Giuseppe Conte ed Enrico Letta si incontrano e inaugurano il «cantiere» dell’alleanza tra Movimento 5 Stelle e Partito democratico che dovrebbe avere il suo primo terreno di prova nelle elezioni amministrative dell’autunno prossimo. Il punto debole di questo disegno è Roma: dove mai il Pd accetterà di sostenere Virginia Raggi e dove mai la sindaca uscente accetterà di fare un passo indietro in nome degli equilibri politici nazionali.

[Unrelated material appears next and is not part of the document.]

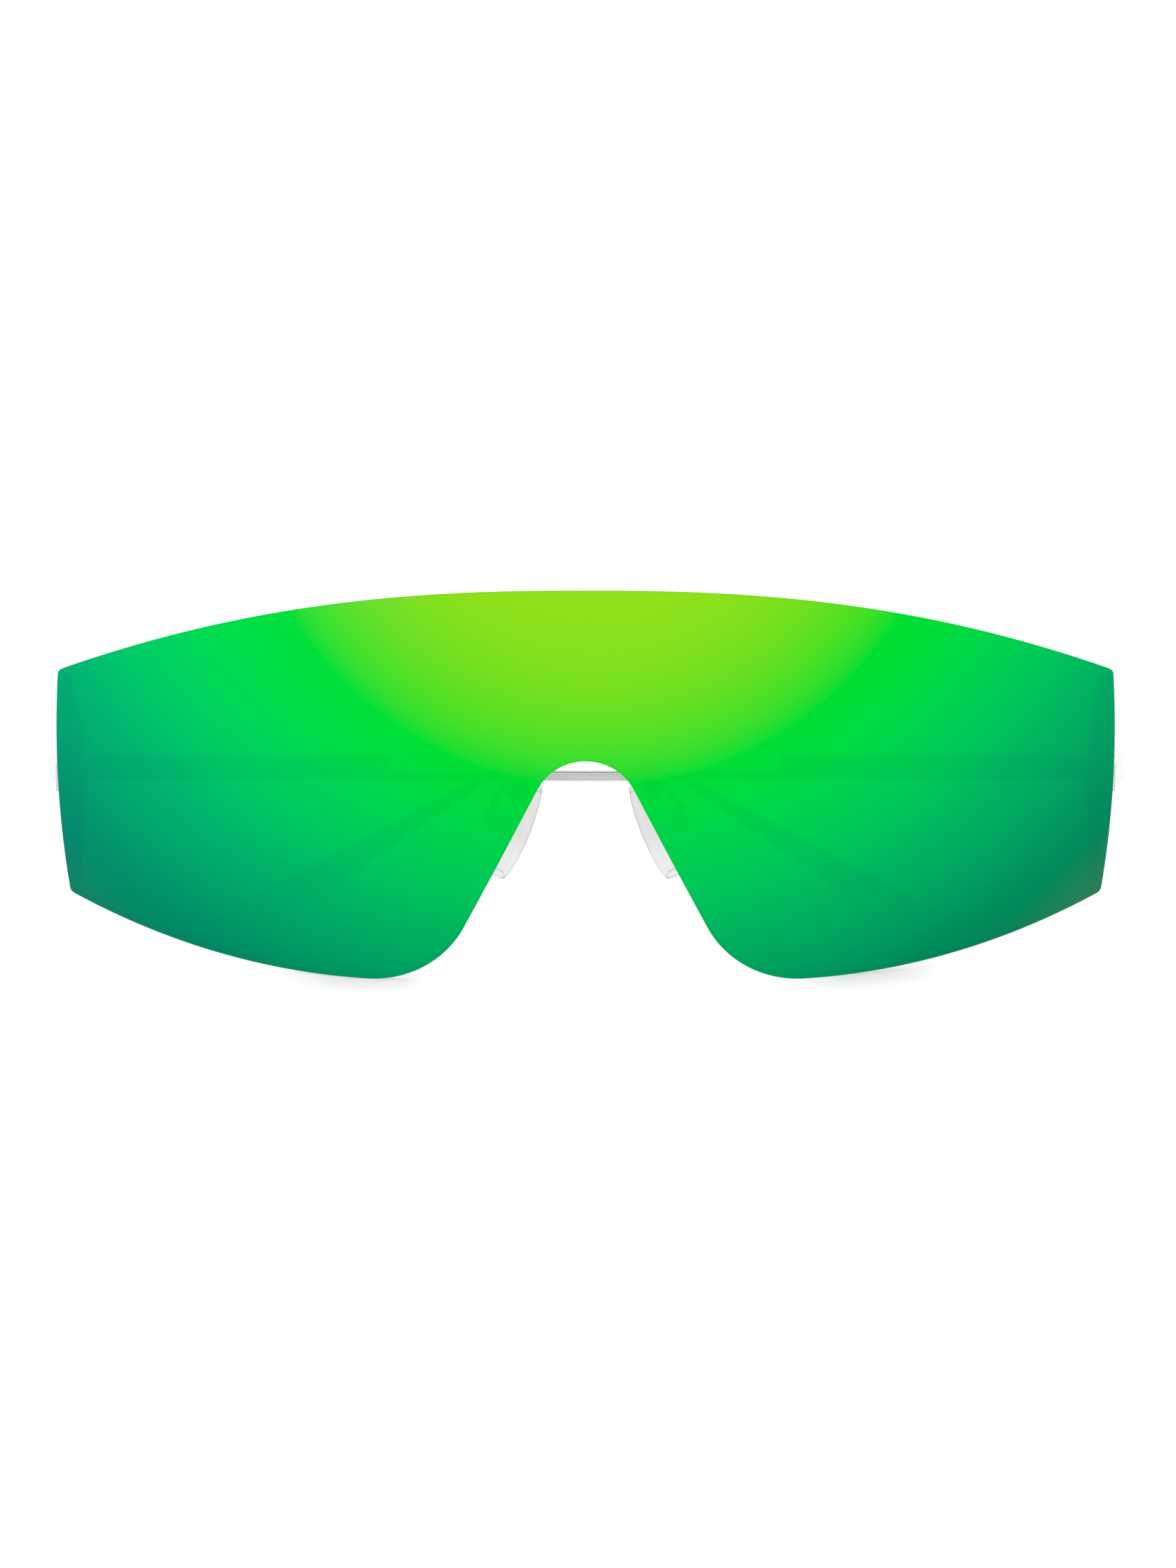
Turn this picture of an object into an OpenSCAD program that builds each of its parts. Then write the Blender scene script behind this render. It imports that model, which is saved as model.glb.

Tanto che sarebbe pronta a candidarsi anche con una propria lista, se il M5S dovesse decidere di metterla da parte.

Raggi non ha più maggioranza in Campidoglio a causa dell’ennesimo abbandono di un eletto. Sulla carta ha 24 consiglieri su un totale di 49. Per arrivare alla maggioranza, seppure risicata, dovrebbe votare lei stessa assieme al presidente dell’assemblea capitolina, quel Marcello De Vito che in seguito all’arresto e all’accusa (ancora tutta da verificare in sede processuale) di corruzione è stato sospeso dal M5S. Solo qualche giorno fa, per essere più espliciti, il capogruppo del M5S Giuliano Pacetti ha urlato a De Vito «Fai schifo!» nel corso di una seduta in cui si discuteva delle licenze ai venditori ambulanti, questione calda da anni sul fronte dell’amministrazione capitolino. La maggioranza che dovrebbe sostenere Raggi ha bisogno anche dei quattro consiglieri del Patto per Roma, che da settimane fanno squadra per chiedere un accordo col centrosinistra. Non hanno mai nominato esplicitamente la sindaca, ma è ormai evidente che ce l’abbiano con lei. Nelle ore in cui i fedelissimi di Raggi mettevano mano al pallottoliere e iniziavano a porsi il problema di sondare i fuoriusciti per capire chi sarebbe disposto a rientrare in maggioranza, i dissidenti formulavano le condizioni per continuare ad appoggiare la sindaca. «Non voteremo più atti che arriveranno in aula a pochi giorni dalla scadenza e che non riterremo legati all’attuazione del programma – dicono Enrico Stefano, Donatella Iorio, Marco Terranova e Angelo Sturni – Chiediamo che la sindaca presenzi in aula a tutte le votazioni delle delibere di giunta». I quattro sostengono che Raggi è senza maggioranza a causa di «un distacco sempre più crescente nei confronti dei consiglieri eletti dai romani che nel tempo ha determinato un isolamento della sindaca e della sua giunta, sempre più impegnati e attenti alle attività di mera campagna elettorale». Da qui la proposta: «Lavorare su temi fondamentali e strategici per il futuro della città, coinvolgendo le forze politiche dell’area progressista al fine di costituire un progetto coeso per l’amministrazione di Roma nei prossimi 10/15 anni. Questa nostra proposta non è stata presa minimamente in considerazione dalla sindaca che, a partire dalla sua autocandidatura, ha continuato ad affermare in maniera sempre più forte la sua persona». Anche per l’ultima fuoriuscita, Gemma Guerrini, il problema è Raggi: «Non supporterò nessuna forza politica che sosterrà l’attuale sindaca».

Le opposizioni, Partito democratico e Fratelli d’Italia, si chiedono se sia il caso di presentare la mozione di sfiducia. Dalle parti del Pd si valuta che una mossa del genere comporti due rischi. Il primo è che la mozione non passi, e che dunque la sindaca esca rafforzata da una situazione di difficoltà. Il secondo è legato agli equilibri nazionali. Raggi ha ricevuto l’appoggio di Beppe Grillo e, ancora ieri, di molti dei maggiorenti 5 Stelle, che l’hanno difesa dagli attacchi di Nicola Zingaretti che l’ha di nuovo definita «una minaccia per Roma». Dunque, Conte potrebbe essere costretto a schierarsi con lei. E allora sia Letta che il nuovo leader M55 potrebbero convenire che è meglio cuocere le sorti della consiliatura a fuoco lento, senza scivolare su crinali divisivi.